# Ariens 5hp



## Phoenix (Jan 13, 2016)

Are the older Ariens 5hp Blowers a good machine?
Is the 5Hp big enough motor?
I always worry that it may not be enough to really throw the white stuff.
I do like the smaller 24" machines though after having a larger 31" craftsman I prefer the smaller for a few reasons.

Someone has this for sale for $225
I know some of you Arien Guru's will know a bit about this.


----------



## AriensProMike (Dec 2, 2014)

It's the best compact snow blower Ariens ever made. Has the cast iron gear box. 

Your getting into peak season. Depending on how good it runs I would say no more than $150.


----------



## nwcove (Mar 2, 2015)

wonderful machine, parts are easy to get. but you will not win any medals for distance throwing with it. i have an older version repowered with a 208 cc chonda, impeller kit also, it will sling "good" snow about 25 feet.


----------



## detdrbuzzard (Jan 20, 2012)

if you buy it start of with an impeller kit


----------



## Phoenix (Jan 13, 2016)

By the time I posted this post to find info it sold....
There is a Toro 5hp for sale though..looks like an older model also.


----------



## detdrbuzzard (Jan 20, 2012)

Phoenix said:


> By the time I posted this post to find info it sold....
> There is a Toro 5hp for sale though..looks like an older model also.


same thing, add an impeller kit to get more distance. older snowblowers move snow but don't through a great distance


----------



## bad69cat (Nov 30, 2015)

If that Toro is not over $200 I say it's still a great buy. 5 HP is generally pretty decent HP. Of course the modern OHV engines have a lot more gusto, but in the end, you just want to chuck snow, not win a contest.
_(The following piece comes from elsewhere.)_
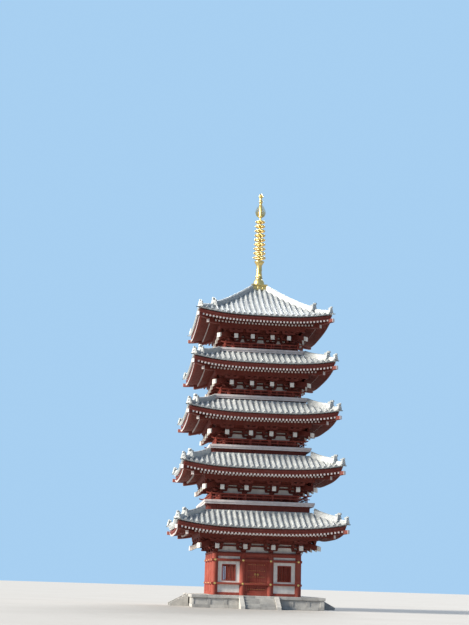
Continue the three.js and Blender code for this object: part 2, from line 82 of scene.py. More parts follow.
class Storey:
    """One storey's sizes: its half-width between column lines, its eave edge and its roof's curve."""

    def __init__(self, number):
        self.name = f"storey_{number}"
        self.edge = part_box(f"{self.name}_brackets")[0].z + PLATE_BELOW_EDGE
        self.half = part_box(f"{self.name}_eaves")[1].x - FASCIA_OUT
        self.bay = MIDDLE_BAY_HALVES[number - 1] * PITCH
        self.eave = self.half + OVERHANG
        self.lift = CORNER_LIFTS[number - 1]

    def set_roof(self, inner, top, first_slope):
        self.inner, self.top, self.first_slope = inner, top, first_slope

    def z(self, pitches):
        """Height at a number of pitches above the eave edge."""
        return self.edge + pitches * PITCH

    def out(self, pitches):
        """Half-width at a number of pitches beyond the column line."""
        return self.half + pitches * PITCH

    def corner_lift(self, r, along):
        start = self.half + LIFT_STARTS
        out = np.clip((r - start) / (self.eave - start), 0, None)
        return self.lift * out ** 1.5 * np.abs(along) ** 3

    def roof_z(self, x, r):
        t = np.clip((self.eave - r) / (self.eave - self.inner), None, 1)
        share = self.first_slope * t + (1 - self.first_slope) * t * np.abs(t)
        along = np.clip(np.abs(x) / r, 0, 1)
        rise = self.top - self.edge - TILE_BED
        return self.edge + TILE_BED + rise * share + self.corner_lift(r, along)

    def places(self):
        return np.array([-self.half, -self.bay, self.bay, self.half])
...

People got by many years with those fo a reason. If it ever craps out on you, then just repower it with a modern engine. Your still money ahead of "new"


----------



## Phoenix (Jan 13, 2016)

Well I have another option for a rebuild unit, just not sure if it's missing more then just the motor but this I could get for about 30-$40
I've ask the guy for the model number so I can do a little searching on it I probably wouldn't have gone this route but I like tinkering and with this forum it makes things easy with people helping you along.


----------



## skutflut (Oct 16, 2015)

If you want to throw snow this year, I would be looking for something complete that runs. Maybe grab that engineless unit for a project over the summer. Getting that one going might leave you shoveling the rest of the winter if you run into parts sourcing problems


----------



## detdrbuzzard (Jan 20, 2012)

I would get the toro, its running and ready to work not be worked on. you are going to mess around and miss it too and end up with a shovel in your hands


----------



## Phoenix (Jan 13, 2016)

Well I have a 30 year old JD 824 that I use daily so it's more of a project I'm thinking then a need at this time.
Model on the motorless Ariens is 910018 thinking probably 70's? not sure but someone may know.


----------



## nwcove (Mar 2, 2015)

If that toro is the one priced at $350, its to much money. The $30 ariens could be a good deal if the pulley and belt cover comes with it. A princess auto chonda on sale......and you could have a nice cheap machine.


----------



## bad69cat (Nov 30, 2015)

+1 - I am allergic to shovels!~!


----------



## 1894 (Dec 16, 2014)

Looks like you have a few 73'ish ariens machines in your area 
That could make for a fun project if you have room to grab a few cheap ones for parts on hand and restore one ( or more !!)


----------